- What is needed: List each line of the data that holds the string "axes".

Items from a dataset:
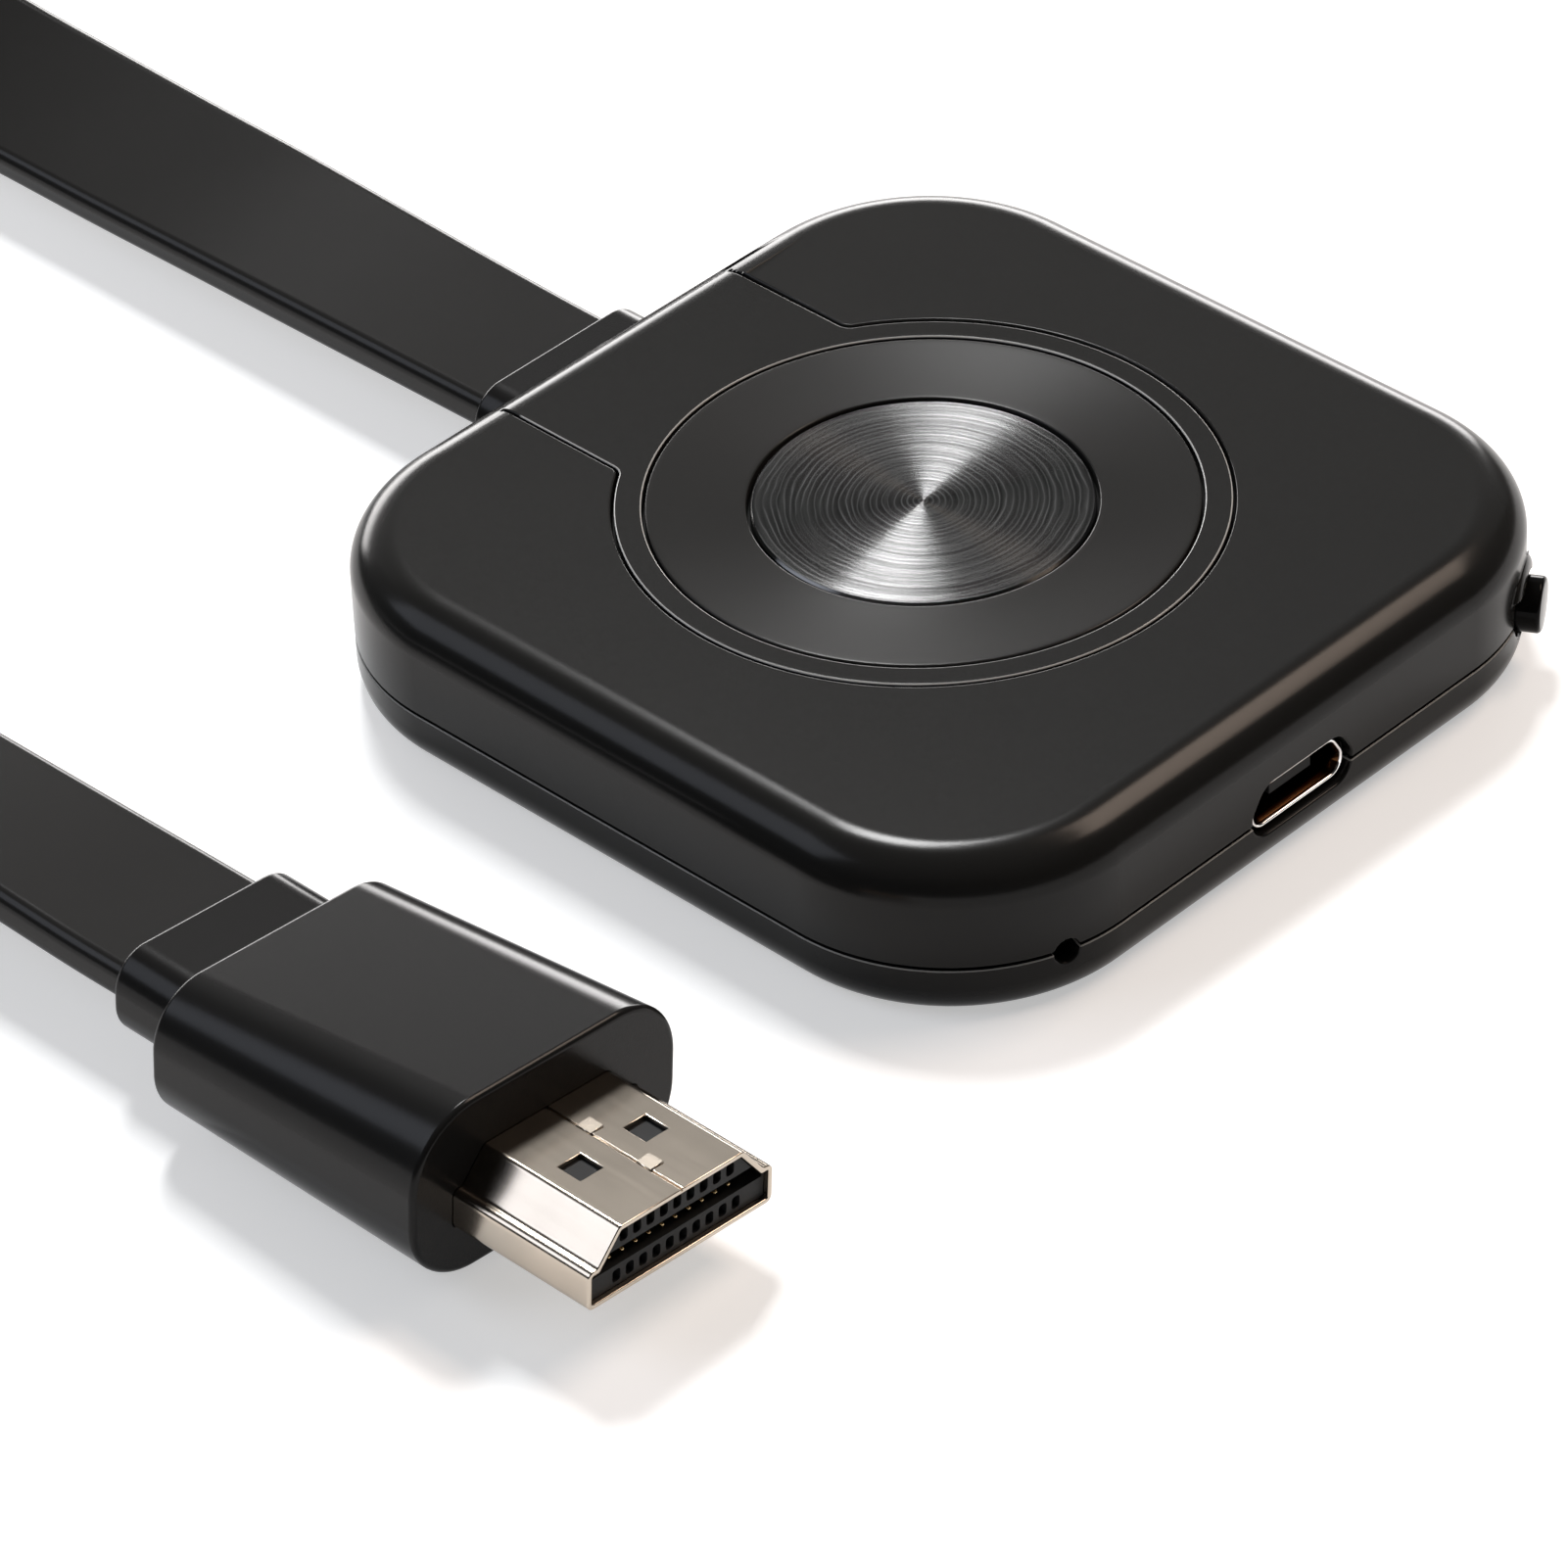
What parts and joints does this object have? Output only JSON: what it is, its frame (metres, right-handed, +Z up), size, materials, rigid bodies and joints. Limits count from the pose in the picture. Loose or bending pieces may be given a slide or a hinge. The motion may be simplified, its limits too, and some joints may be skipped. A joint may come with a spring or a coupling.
{
  "type": "wireless video dongle",
  "caption": "Flat square wireless display adapter with a round metal inlay, a power port, a mode button and a flat tethered cable ending in a video plug.",
  "frame": {"origin": "centre of the housing's underside, on the table", "axes": "+Z up through the round inlay, +Y towards the cable's exit, -Y towards the power port; the button's axis is horizontal, 60 degrees from +X towards -Y"},
  "size_m": [0.0895, 0.156, 0.012],
  "materials": {
    "housing_plastic": "satin moulded",
    "inlay_plastic": "satin moulded",
    "dish_plastic": "fine satin",
    "spun_metal": "spun in circles",
    "button_plastic": "polished",
    "switch_plastic": "moulded",
    "switch_pin_plastic": "moulded",
    "board_laminate": "solder mask",
    "chip_plastic": "moulded",
    "pad_silicone": "soft",
    "sink_metal": "extruded",
    "can_metal": "tinned sheet",
    "ferrite": "sintered",
    "capacitor_ceramic": "sintered",
    "led_resin": "clear cast",
    "antenna_ceramic": "sintered",
    "port_steel": "nickel plated",
    "connector_plastic": "moulded",
    "gilt_contact": "gold plated",
    "cable_copper": "enamelled",
    "cable_jacket": "satin extruded",
    "moulded_grip": "satin moulded",
    "plug_nickel": "satin nickel plated"
  },
  "bodies": {
    "housing": {"bottom_cover": "housing_plastic", "top_cover": "housing_plastic", "keyhole_panel": "inlay_plastic", "dish_ring": "dish_plastic", "metal_disc": "spun_metal", "switch_body": "switch_plastic", "main_board": "board_laminate", "main_chip": "chip_plastic", "thermal_pad": "pad_silicone", "heat_sink": "sink_metal", "memory_chip": "chip_plastic", "flash_chip": "chip_plastic", "shield_can": "can_metal", "crystal": "can_metal", "inductors": "ferrite", "capacitors": "capacitor_ceramic", "status_led": "led_resin", "chip_antenna": "antenna_ceramic", "port_shell": "port_steel", "port_tongue": "connector_plastic", "port_contacts": "gilt_contact", "cable_gland": "moulded_grip", "cable_leads": "cable_copper", "flat_cable": "cable_jacket", "plug_neck": "moulded_grip", "plug_body": "moulded_grip", "plug_shell": "plug_nickel", "plug_insulator": "connector_plastic", "plug_contacts": "gilt_contact"},
    "mode_button": {"mode_button": "button_plastic", "switch_plunger": "switch_pin_plastic"}
  },
  "joints": [
    {"name": "mode_button_press", "type": "slide", "parent": "housing", "child": "mode_button", "axis": [-0.5, 0.866, 0], "range_m": [0, 0.0004], "stiffness_N_per_m": 4000}
  ]
}
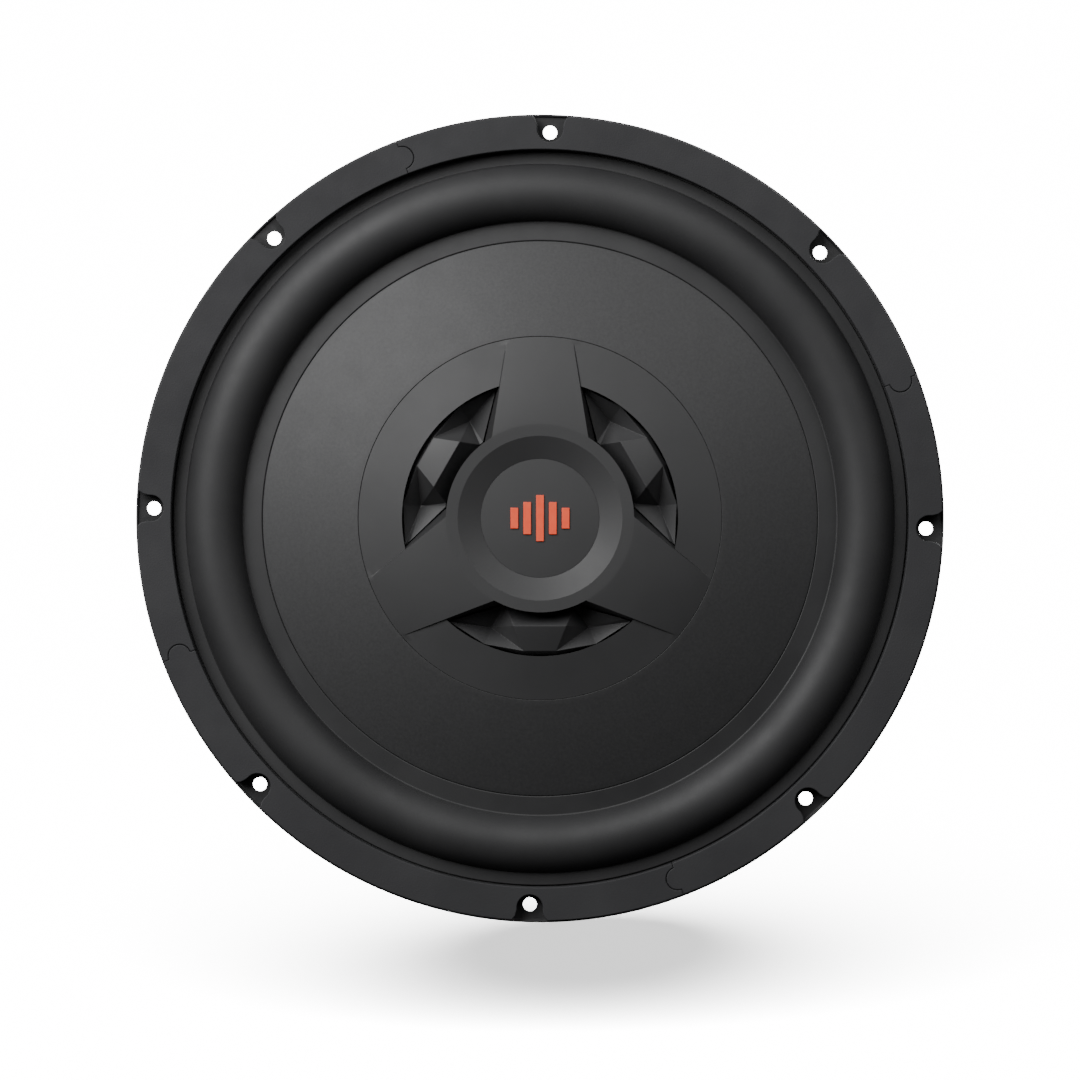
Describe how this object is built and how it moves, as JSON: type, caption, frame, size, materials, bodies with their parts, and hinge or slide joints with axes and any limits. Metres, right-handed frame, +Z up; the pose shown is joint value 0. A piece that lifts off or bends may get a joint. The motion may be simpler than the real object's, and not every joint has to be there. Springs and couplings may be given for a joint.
{
  "type": "car subwoofer speaker",
  "caption": "Shallow round car subwoofer driver: stamped basket, segmented gasket, half-roll surround, convex cone with a three-spoke hub, ring magnet and push terminals.",
  "frame": {"origin": "centre of the flange's rear face, which rests on the baffle", "axes": "-Y out of the front of the cone, +Z up, +X to the right as seen from the front"},
  "size_m": [0.318, 0.1031, 0.318],
  "materials": {
    "black_steel": "satin black powder coat",
    "rubber": "smooth satin black",
    "gasket_rubber": "matt black moulded rubber",
    "cone_fibre": "satin black",
    "satin_black": "satin black moulded",
    "emblem_orange": "orange-red print",
    "spider_cloth": "resin-dipped cotton",
    "former_aluminium": "plain",
    "copper_wire": "enamelled copper, satin",
    "zinc_steel": "zinc plated",
    "ferrite": "ground ferrite",
    "terminal_plastic": "black moulded",
    "gilt_brass": "polished",
    "spring_steel": "bright",
    "red_cap": "gloss red",
    "black_cap": "gloss black",
    "tinsel": "braided tinsel"
  },
  "bodies": {
    "frame": {"basket": "black_steel", "surround": "rubber", "spider": "spider_cloth", "gasket_segment_1": "gasket_rubber", "gasket_segment_2": "gasket_rubber", "gasket_segment_3": "gasket_rubber", "gasket_segment_4": "gasket_rubber", "top_plate": "zinc_steel", "yoke": "zinc_steel", "vent_mesh": "zinc_steel", "magnet_boot": "rubber", "motor_screws": "zinc_steel", "magnet": "ferrite", "shorting_ring": "former_aluminium", "terminal_block": "terminal_plastic", "terminal_rivets": "zinc_steel", "contact_positive": "gilt_brass", "contact_negative": "gilt_brass", "spring_positive": "spring_steel", "spring_negative": "spring_steel", "tinsel_lead_positive": "tinsel", "tinsel_lead_negative": "tinsel"},
    "moving_assembly": {"cone": "cone_fibre", "hub_cover": "satin_black", "centre_badge": "satin_black", "badge_emblem": "emblem_orange", "window_insert_1": "satin_black", "window_insert_2": "satin_black", "window_insert_3": "satin_black", "voice_coil_former": "former_aluminium", "voice_coil_winding": "copper_wire"},
    "positive_cap": {"push_cap_positive": "red_cap"},
    "negative_cap": {"push_cap_negative": "black_cap"}
  },
  "joints": [
    {"name": "cone_stroke", "type": "slide", "parent": "frame", "child": "moving_assembly", "axis": [0, -1, 0], "range_m": [-0.01, 0.01], "stiffness_N_per_m": 5000, "deforming": ["surround", "spider", "tinsel_lead_positive", "tinsel_lead_negative"]},
    {"name": "positive_press", "type": "slide", "parent": "frame", "child": "positive_cap", "axis": [0, -1, 0], "range_m": [0, 0.003], "stiffness_N_per_m": 400, "springref_m": -0.003, "deforming": ["spring_positive"]},
    {"name": "negative_press", "type": "slide", "parent": "frame", "child": "negative_cap", "axis": [0, -1, 0], "range_m": [0, 0.003], "stiffness_N_per_m": 400, "springref_m": -0.003, "deforming": ["spring_negative"]}
  ]
}
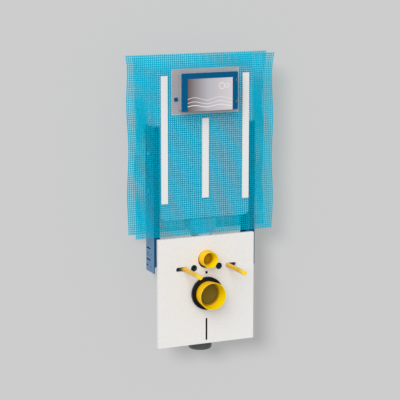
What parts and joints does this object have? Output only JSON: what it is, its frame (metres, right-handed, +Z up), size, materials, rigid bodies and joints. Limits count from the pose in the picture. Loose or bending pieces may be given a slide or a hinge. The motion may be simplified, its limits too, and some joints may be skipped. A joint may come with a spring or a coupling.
{
  "type": "wall hung toilet frame",
  "caption": "Frame for a wall hung toilet: flat cistern between two steel legs, plaster net, service box, foam panel, fixing rods, flush and drain bends.",
  "frame": {"origin": "middle of the rear crossbar's back face, level with the fixing rods, 320 mm above the finished floor", "axes": "+X to the right seen from the front, +Y to the back into the wall, +Z up"},
  "size_m": [0.5743, 0.2582, 1.131],
  "materials": {
    "steel_blue": "satin powder coat",
    "steel_dark": "satin powder coat",
    "zinc": "zinc plated",
    "clip_grey": "moulded",
    "sleeve_yellow": "moulded",
    "cap_yellow": "moulded",
    "foam_white": "beaded foam",
    "tank_grey": "blow moulded",
    "fitting_grey": "moulded",
    "pipe_black": "smooth pipe",
    "ring_black": "moulded",
    "insert_black": "moulded",
    "box_grey": "moulded",
    "cover_blue": "moulded",
    "card_print": "printed card",
    "net_blue": "open plastic net",
    "strip_white": "foam strip"
  },
  "bodies": {
    "root": {"leg_left": "steel_blue", "leg_right": "steel_blue", "leg_clip_left": "clip_grey", "leg_clip_right": "clip_grey", "anchor_pad_left": "ring_black", "anchor_pad_right": "ring_black", "rear_crossbar": "steel_blue", "fixing_plate": "steel_dark", "rod_left": "zinc", "rod_right": "zinc", "rod_nuts": "zinc", "sleeve_left": "sleeve_yellow", "sleeve_right": "sleeve_yellow", "insulation_panel": "foam_white", "panel_inserts": "insert_black", "cistern": "tank_grey", "outlet_collar": "tank_grey", "union_nut": "fitting_grey", "flush_bend": "pipe_black", "flush_socket": "pipe_black", "flush_cap": "cap_yellow", "drain_socket": "ring_black", "drain_bend": "pipe_black", "drain_pipe": "pipe_black", "drain_cap": "cap_yellow", "drain_holder": "ring_black", "drain_clamp": "zinc", "clamp_arms": "steel_blue", "box_flange": "box_grey", "flange_plug": "cover_blue", "box_body": "box_grey", "box_cover": "cover_blue", "box_card": "card_print", "net_front": "net_blue", "net_back": "net_blue", "strip_left": "strip_white", "strip_right": "strip_white", "strip_middle": "strip_white"}
  },
  "joints": []
}
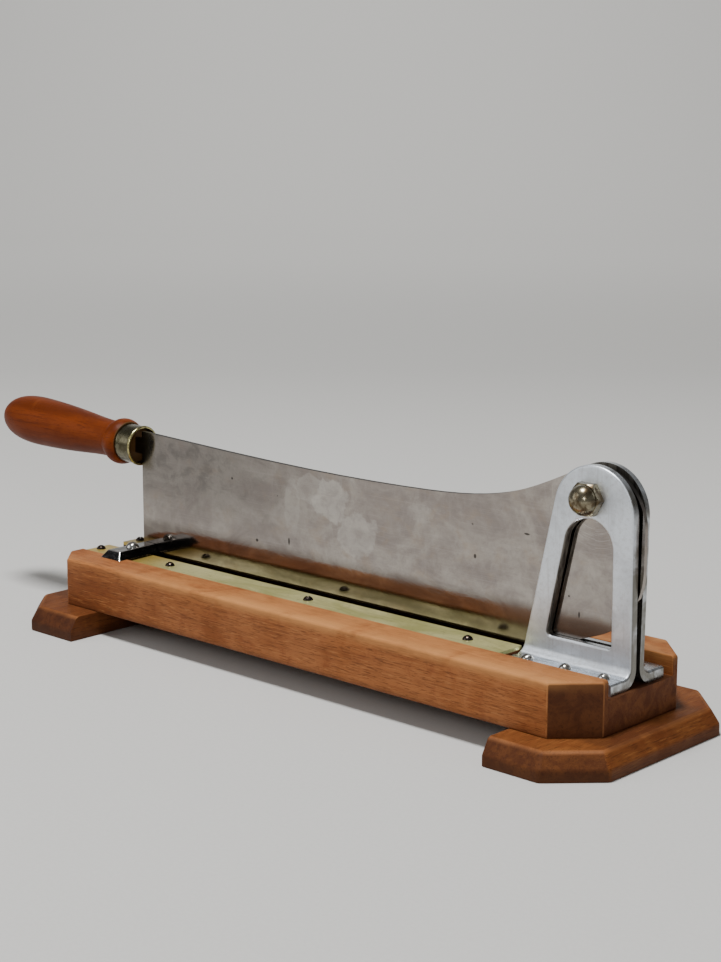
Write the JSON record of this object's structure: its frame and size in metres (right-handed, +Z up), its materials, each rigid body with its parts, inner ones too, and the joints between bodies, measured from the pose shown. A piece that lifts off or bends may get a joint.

- Solution:
  "frame": {"origin": "centre of the housing's underside, on the table", "axes": "+Z up through the round inlay, +Y towards the cable's exit, -Y towards the power port; the button's axis is horizontal, 60 degrees from +X towards -Y"},
Describe how this object is built and how it moves, as JSON: type, caption, frame, size, materials, bodies with their parts, and hinge or slide joints with axes and any limits. Metres, right-handed frame, +Z up; the pose shown is joint value 0. A piece that lifts off or bends may get a joint. The motion may be simpler than the real object's, and not every joint has to be there. Springs and couplings may be given for a joint.
  "frame": {"origin": "centre of the flange's rear face, which rests on the baffle", "axes": "-Y out of the front of the cone, +Z up, +X to the right as seen from the front"},
  "frame": {"origin": "middle of the rear crossbar's back face, level with the fixing rods, 320 mm above the finished floor", "axes": "+X to the right seen from the front, +Y to the back into the wall, +Z up"},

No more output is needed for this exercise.